An related but separable project is the acquisition of a recent time series of ownership structure of firms around the world (yes, we think big ). Anyone who has advice on this or some data, please let me and/or Megan MacGarvie know.

 

Bronwyn H. Hall 3 September 2006

 

Thanks to Jim Bessen, I now have a copy of the USPTO/TAF-generated standardized assignee names and numbers as of 2002, and have updated the pat63_02 file to identify the patent assignee for each assigned patent using the assignee numbers in this file. This makes the discussion below obsolete, as this assignee list and the 1963-2002 file covers all the patents (3.4 million) for the period and we no longer have to match the older NBER data to the 2002 file.

 

The project now becomes the problem of matching these names to the Compustat firm names. More later on this.

 

Bronwyn H. Hall 4 December 2004

 

As many people already know, I have updated the NBER patent data to include patents issued through 2002, and the merged dataset are available on this website as pat63_02b.zip . The problem is that these data do not contain the names of the patent assignees, because the names have not yet been standardized and matched to the 1963-1999 master name list stored at NBER (see www.nber.org/patents and read the information about coname). For this reason I have started a project to standardize and match the names. The state of play is stored on this website in the hopes that others may wish to join in and contribute their name standardization efforts. Here you will find the following

 

A file with the ~220K organization names for the patenting organizations. For the 2000-2002 patents (whose assignee names are given in pat00_02ass.zip) these organization names will be used to match a standardized name back to the patents themselves. The complete list of ~175K 1963-1999 names are included in the file because they can be matched to the names from 2000-2002, thus providing continuity. In fact, almost 26K have already been matched, accounting for about 80 per cent of the patents issued during this period.
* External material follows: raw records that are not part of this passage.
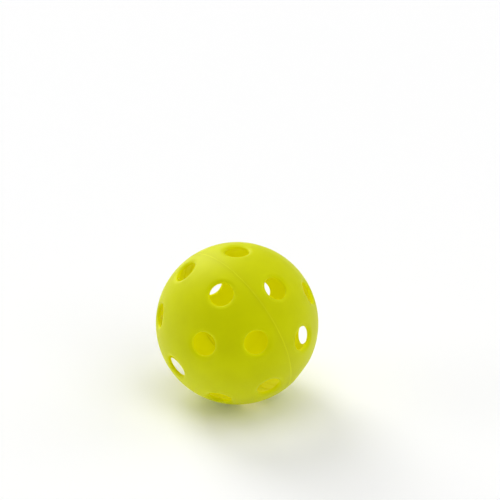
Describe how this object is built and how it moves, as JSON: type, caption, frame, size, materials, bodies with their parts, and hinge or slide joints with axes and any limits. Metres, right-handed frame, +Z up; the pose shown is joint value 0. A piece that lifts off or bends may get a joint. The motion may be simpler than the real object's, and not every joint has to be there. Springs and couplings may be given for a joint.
{
  "type": "pickleball ball",
  "caption": "Hollow perforated plastic ball made of two moulded half shells joined by a weld bead inside the seam, for pickleball.",
  "frame": {"origin": "centre of the ball", "axes": "+Z is up and runs through one hole of the right half's outer ring. The poles of the two half shells lie in the XZ plane: the right half's pole looks along +X, tilted 17.5 degrees up, and the left half's pole looks along -X, tilted 17.5 degrees down. -Y is the front."},
  "size_m": [0.074, 0.074, 0.0734],
  "materials": {
    "shell_plastic": "satin yellow-green polyethylene, slightly translucent",
    "weld_plastic": "remelted yellow-green polyethylene, smooth"
  },
  "bodies": {
    "root": {"left_half_shell": "shell_plastic", "right_half_shell": "shell_plastic", "weld_bead": "weld_plastic"}
  },
  "joints": []
}
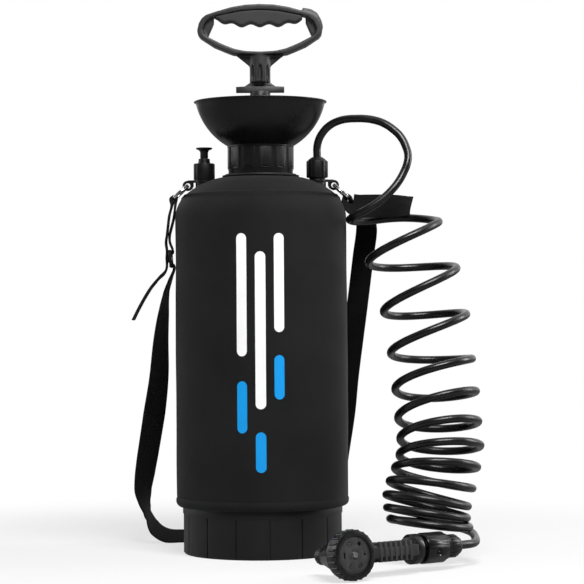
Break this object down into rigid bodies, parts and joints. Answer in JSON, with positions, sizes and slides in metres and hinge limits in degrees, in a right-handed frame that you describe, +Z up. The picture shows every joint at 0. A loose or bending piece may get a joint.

Documentation for this file is in assnames2_desc.doc.

 

Some stata do files that have done the cleaning to date. Of particular interest is cleaname.do, which defines a number of the rules I used.

 

Finally I have included a preliminary memo on the name-matching problem in these data. It is incomplete, especially with respect to the Compustat match, as I have not yet had time to pursue this problem.

 

Bronwyn H. Hall  1 November 2004